大地組スクールでは、その日にやることは自分たちで考える。考え、行動し、そして結果を受け入れるのが大地組スクールでの学びだからだ。たとえば先日は、昼食を自分たちでつくった。
「1人300円の予算で、何をつくるかとなって話し合いをし、ラーメンに決まりました。1人が『キャベツと豚肉を炒めたのを乗せると旨い』と提案し、それもやることになったんです。買い出しから調理まで、話し合いながら自分たちでやりました。私もびっくりするくらい美味しくできました。もちろん、子どもたちも満足していました」と、浅井さん。
普通の学校でやるような勉強もする。ただし強制的にやらせるのではなく、子どもたちの自発性にまかされている。
「放っておいても子どもたちは学びたいと思うものです。思ったら、学習の方法はいくらでもあるし、自発的にやったほうが身につきます」(浅井さん)
ただし、大地組スクールは学校として認められているわけではない。子どもたちは、通学しないが地元の公立小学校に在籍はしており、そこを卒業することになる。認可されていないインターナショナルに通う日本人の子どもたちが、籍だけおいている日本の小学校を“卒業”するのと同じだ。

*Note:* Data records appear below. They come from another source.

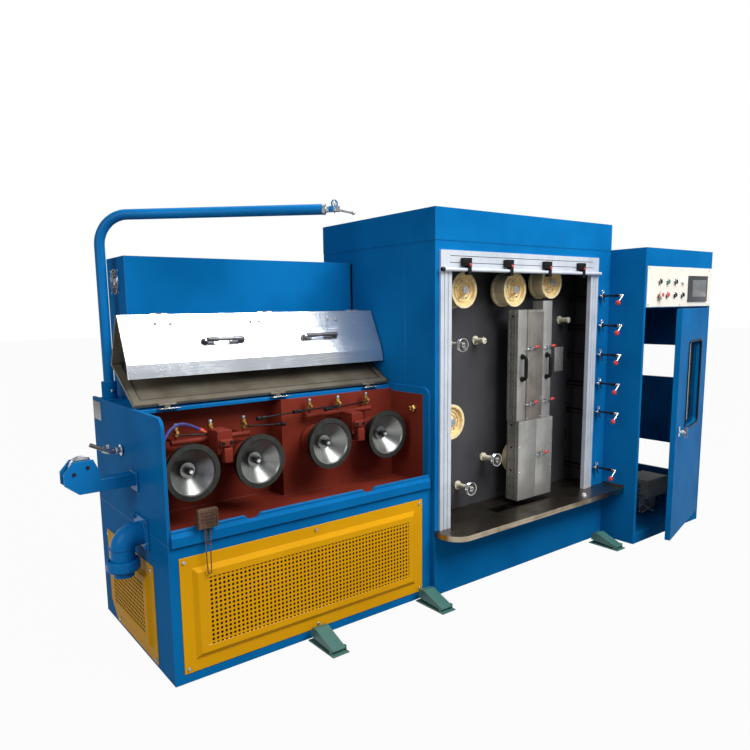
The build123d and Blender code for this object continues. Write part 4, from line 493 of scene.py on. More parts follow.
class Shape:
    """Gathers simple beveled solids into one mesh."""

    def __init__(self) -> None:
        """Start with an empty mesh."""
        self.mesh = bmesh.new()

    def block(self, low: Vector, high: Vector, round_by: float) -> "Shape":
        """Add a box with rounded edges.

        Args:
            low: lowest corner in metres.
            high: highest corner in metres.
            round_by: edge radius in metres.

        Returns:
            This shape.
        """
        size = high - low
        place = Matrix.Translation((low + high) / 2) @ Matrix.Diagonal((*size, 1.0))
        made = bmesh.ops.create_cube(self.mesh, size=1.0, matrix=place)
        edges = list({edge for corner in made["verts"] for edge in corner.link_edges})
        offset = min(round_by, min(size) * 0.45)
        bmesh.ops.bevel(self.mesh, geom=edges, offset=offset, segments=2, profile=0.5, affect="EDGES")
        return self

    def join(self, rings: list[list[bmesh.types.BMVert]], closed: bool = False) -> "Shape":
        """Skin a row of rings with faces.

        Args:
            rings: equal rings of corners, in order.
            closed: whether the last ring meets the first; otherwise both ends are capped.

        Returns:
            This shape.
        """
        count = len(rings[0])
        pairs = list(zip(rings, rings[1:]))
        if closed:
            pairs.append((rings[-1], rings[0]))
        else:
            self.mesh.faces.new(list(reversed(rings[0])))
            self.mesh.faces.new(rings[-1])
        for lower, upper in pairs:
            for spot in range(count):
                after = (spot + 1) % count
                self.mesh.faces.new((lower[spot], lower[after], upper[after], upper[spot]))
        return self

    def spun(
        self, profile: Sequence[Pair], foot: Vector, along: Vector, steps: int = 32, ring: bool = False
    ) -> "Shape":
        """Turn a profile round an axis.

        Args:
            profile: radius and height pairs in metres, from the foot upwards.
            foot: point on the axis where height is 0.
            along: direction of the axis.
            steps: faces round the axis.
            ring: whether the profile closes on itself clear of the axis, as a ring's section does.

        Returns:
            This shape.
        """
        turn = along.normalized().to_track_quat("Z", "Y").to_matrix().to_4x4()
        place = Matrix.Translation(foot) @ turn
        rings = []
        for radius, height in profile:
            spots = []
            for step in range(steps):
                angle = 2 * math.pi * step / steps
                spots.append(place @ Vector((radius * math.cos(angle), radius * math.sin(angle), height)))
            rings.append([self.mesh.verts.new(spot) for spot in spots])
        return self.join(rings, ring)

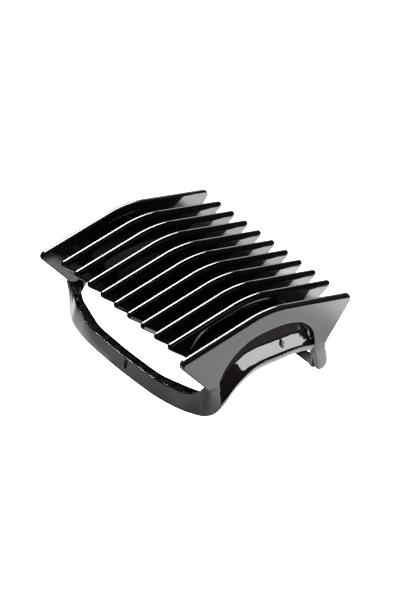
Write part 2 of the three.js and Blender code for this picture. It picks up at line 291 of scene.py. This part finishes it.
def plastic(name, colour, rough, satin_side=0):
    """satin_side is 1 or -1 for a plate whose face towards +X or -X is satin and the rest glossy."""
    mat = bpy.data.materials.new(name)
    nt = empty_tree(mat)
    out = nt.nodes.new("ShaderNodeOutputMaterial")
    bsdf = nt.nodes.new("ShaderNodeBsdfPrincipled")
    coord = nt.nodes.new("ShaderNodeTexCoord")
    nt.links.new(bsdf.outputs[0], out.inputs[0])

    def noise(scale, detail):
        tex = nt.nodes.new("ShaderNodeTexNoise")
        tex.inputs["Scale"].default_value = scale
        tex.inputs["Detail"].default_value = detail
        nt.links.new(coord.outputs["Object"], tex.inputs["Vector"])
        return tex.outputs["Fac"]

    tint = nt.nodes.new("ShaderNodeMixRGB")
    tint.inputs[1].default_value = (*[c * VARY_LOW for c in colour], 1)
    tint.inputs[2].default_value = (*[c * VARY_HIGH for c in colour], 1)
    nt.links.new(noise(*TINT_NOISE), tint.inputs[0])
    nt.links.new(tint.outputs[0], bsdf.inputs["Base Color"])
    polish = map_range(nt, noise(*POLISH_NOISE), 0.3, 0.7, rough * VARY_LOW, rough * VARY_HIGH)
    if satin_side:
        facing = nt.nodes.new("ShaderNodeSeparateXYZ")
        nt.links.new(coord.outputs["Normal"], facing.inputs[0])
        satin = map_range(nt, facing.outputs["X"], 0.93 * satin_side, 0.99 * satin_side, 0, SATIN)
        polish = math_node(nt, "ADD", polish, satin)
    nt.links.new(polish, bsdf.inputs["Roughness"])
    bsdf.inputs["IOR"].default_value = IOR

    wave = nt.nodes.new("ShaderNodeBump")
    wave.inputs["Strength"].default_value = 1
    wave.inputs["Distance"].default_value = RIPPLE_MM * MM
    nt.links.new(noise(*RIPPLE_NOISE), wave.inputs["Height"])
    nt.links.new(wave.outputs[0], bsdf.inputs["Normal"])
    return mat


GLOSS = plastic("blade_gloss", (0.0070, 0.0042, 0.0036), 0.07)
CHEEK = {"right": plastic("cheek_satin_right", (0.008, 0.0062, 0.0058), 0.08, satin_side=1),
         "left": plastic("cheek_satin_left", (0.008, 0.0062, 0.0058), 0.08, satin_side=-1)}
WALL = plastic("wall_gloss", (0.006, 0.0040, 0.0036), 0.04)
STRAP = plastic("strap_gloss", (0.012, 0.0085, 0.0078), 0.1)
POST = plastic("catch_gloss", (0.010, 0.0068, 0.006), 0.1)


# ---- blades and webs ----
def ridge_points(front, rear, r_front, r_rear, count=40):
    """The top edge from front to rear, with the corner radii of its two ends."""
    ys = np.linspace(CREST_Y - BEND, CREST_Y + BEND, count + 1)
    bend = [(y, ridge(y)) for y in ys]
    return [(front, ridge(front), r_front)] + bend + [(rear, ridge(rear), r_rear)]


def blade_outline():
    heel_f = BLADE_FRONT + (ridge(BLADE_FRONT) - HEEL) / RAKE_F
    heel_r = BLADE_REAR - (ridge(BLADE_REAR) - HEEL) / RAKE_R
    return rounded(ridge_points(BLADE_FRONT, BLADE_REAR, 0.7, 0.7)
                   + [(heel_r, HEEL, 0.4)] + BLADE_ARCH + [(heel_f, HEEL, 0.4)])


# the rim of a blade's right face along its ridge: (inset, distance) pairs, as arc gives them
BLADE_SHOULDER = [(0, 0.48), (0.02, 0.43), (0.08, 0.38), (0.3, 0.28), (0.6, 0.15), (0.85, 0.05),
                  (1.0, 0.01), (1.15, 0)]
# the shaped rims run between these places, and fade over this distance below the ridge and at the tips
SHAPED_FROM, SHAPED_TO, SHAPED_FADE = -20, 20.6, 1.2


def near_ridge(y, z):
    """1 along the ridge line and 0 from a little below it and at both tips."""
    below = 1 - (ridge(y) - z) / SHAPED_FADE
    tips = min((y - SHAPED_FROM) / SHAPED_FADE, (SHAPED_TO - y) / SHAPED_FADE)
    return max(0, min(1, below)) * max(0, min(1, tips))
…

「スタートしたばかりで大地組スクールを選択しようかどうか迷っている子どもと親はいます。それでも、確実に変わってきていることも事実です。9月にスタートして、来年の入学を前提に、すでに2組の家族が見学にきてくれました」
既存の学校が失っている価値観を必要としている子どもも親も確実に存在している。それに応える学校も生まれてきている。